The Stepford Wives was released to theaters in Febuary 1975 to fairly strong box office and mostly positive (with some major hold-outs) reviews. It would play throughout Europe in the seventies where it would find quite a bit of success as well. It was a television fixture in the States throughout the late seventies and early eighties but strangely didn’t have a home video release until the mid nineties when Anchor Bay released it on VHS and Laserdisc. It is currently available on DVD with a nice widescreen transfer and a solid if short fifteen minute making of documentary featuring interviews with most of the main players.

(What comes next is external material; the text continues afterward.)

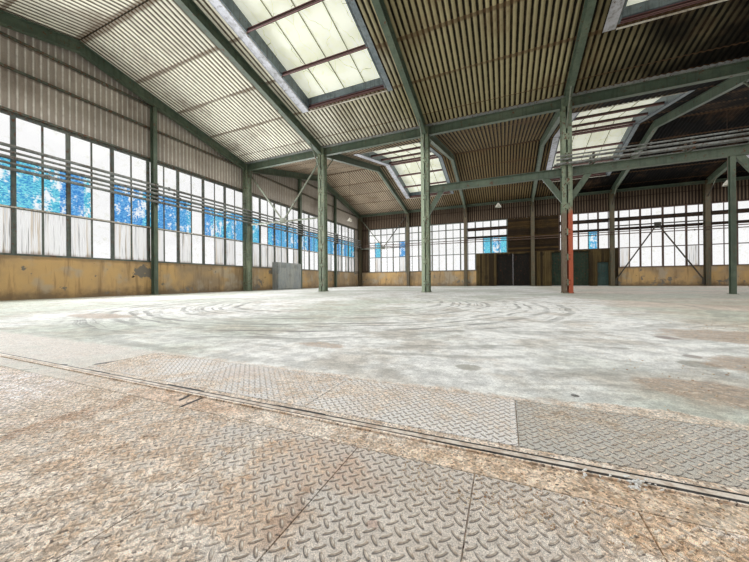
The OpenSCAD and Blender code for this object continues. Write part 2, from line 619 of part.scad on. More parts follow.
floor_slab();
pit_cover_plates();
trench_cover_plates();
floor_edge_angle();
dado_sides();
dado_gables();
gate_wall();
window_frames_far();
window_frames_near();
window_frames_gables();
window_glass();
side_cladding();
gable_cladding();
cladding_rails();
infill_boards();
valley_columns();
side_columns();
gable_posts();
rafters_front_nave();
rafters_back_nave();
valley_beams();
eaves_beams();
frame_bracing();
purlins();
roof_sheets_front_nave();
roof_sheets_back_nave();
rooflight_kerbs();
rooflight_panes();
ridge_caps();
valley_gutter();
pipe_bridge();
bridge_pipes();
gable_pipes();
pipe_brackets();
far_wall_pipes();
pendant_lamps();
hinge_pintles();
gate_a_leaf_left();
gate_a_leaf_right();
gate_b_leaf_left();
gate_b_leaf_right();
side_door();
switch_cabinet();
cabinet_door_left();
cabinet_door_right();
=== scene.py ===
"""Two-nave steel hall: corrugated sheets, panes, plates, finishes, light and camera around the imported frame."""

import math
import random
from contextlib import contextmanager

import bpy
from bpy.props import FloatProperty, FloatVectorProperty, PointerProperty
from mathutils import Matrix, Vector


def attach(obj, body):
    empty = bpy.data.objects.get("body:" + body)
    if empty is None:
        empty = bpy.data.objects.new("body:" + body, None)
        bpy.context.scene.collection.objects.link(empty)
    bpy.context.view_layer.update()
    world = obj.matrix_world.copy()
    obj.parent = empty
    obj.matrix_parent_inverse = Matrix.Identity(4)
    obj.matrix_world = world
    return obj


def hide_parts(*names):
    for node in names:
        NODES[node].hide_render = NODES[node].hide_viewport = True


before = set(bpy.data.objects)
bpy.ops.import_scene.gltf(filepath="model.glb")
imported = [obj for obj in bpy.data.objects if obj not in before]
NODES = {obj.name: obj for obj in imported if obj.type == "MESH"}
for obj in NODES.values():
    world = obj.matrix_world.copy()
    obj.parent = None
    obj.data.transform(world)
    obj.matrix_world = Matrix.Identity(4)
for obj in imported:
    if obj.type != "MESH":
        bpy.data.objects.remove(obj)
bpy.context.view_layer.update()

bl_info = {
    "name": "Steel hall finishes",
    "version": (1, 0, 0),
    "blender": (4, 5, 0),
    "location": "3D View > Sidebar > Hall",
    "description": "Sheets, panes, tear plates, fittings and finishes of a two-nave steel hall",
    "category": "Object",
}

BUILDING = "building"

# Hall measures in metres, as in the part's source
HALF_LENGTH = 18.0
HALF_WIDTH = 17.0
NAVE_MIDDLE = 8.5
FLOOR = 0.15
RISE = 1.9 / 8.5
SLOPE = math.atan(RISE)
ALONG = 1 / math.cos(SLOPE)
RIDGE = 10.20
EAVES_HEIGHT = 8.15
LINING_DEPTH = 0.045
PURLIN_DEPTH = 0.14
SHEET_DEPTH = 0.05
WALL_DEPTH = 0.042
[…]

The film and Levin’s original book have both entered into our public consciousness and they inspired three made for TV sequels of diminishing returns (Revenge of The Stepford Wives (1980), The Stepford Children (1987) and The Stepford Husbands (1996).

Frank Oz brought his atrocious comedic remake to screens in 2004, a film that managed to waste the considerable talents of Nicole Kidman and Bette Midler and made a mockery of both Levin’s original novel and Forbes vastly superior film.

1 comment:

Rogue Spy 007 said...

Great write-up. This is a wonderful film. It's got a fantastic cast, it's beautiful to look at, I dig the music, and so much more. I despise that awful remake. What a waste. This is definitely an awesome classic from the 70's.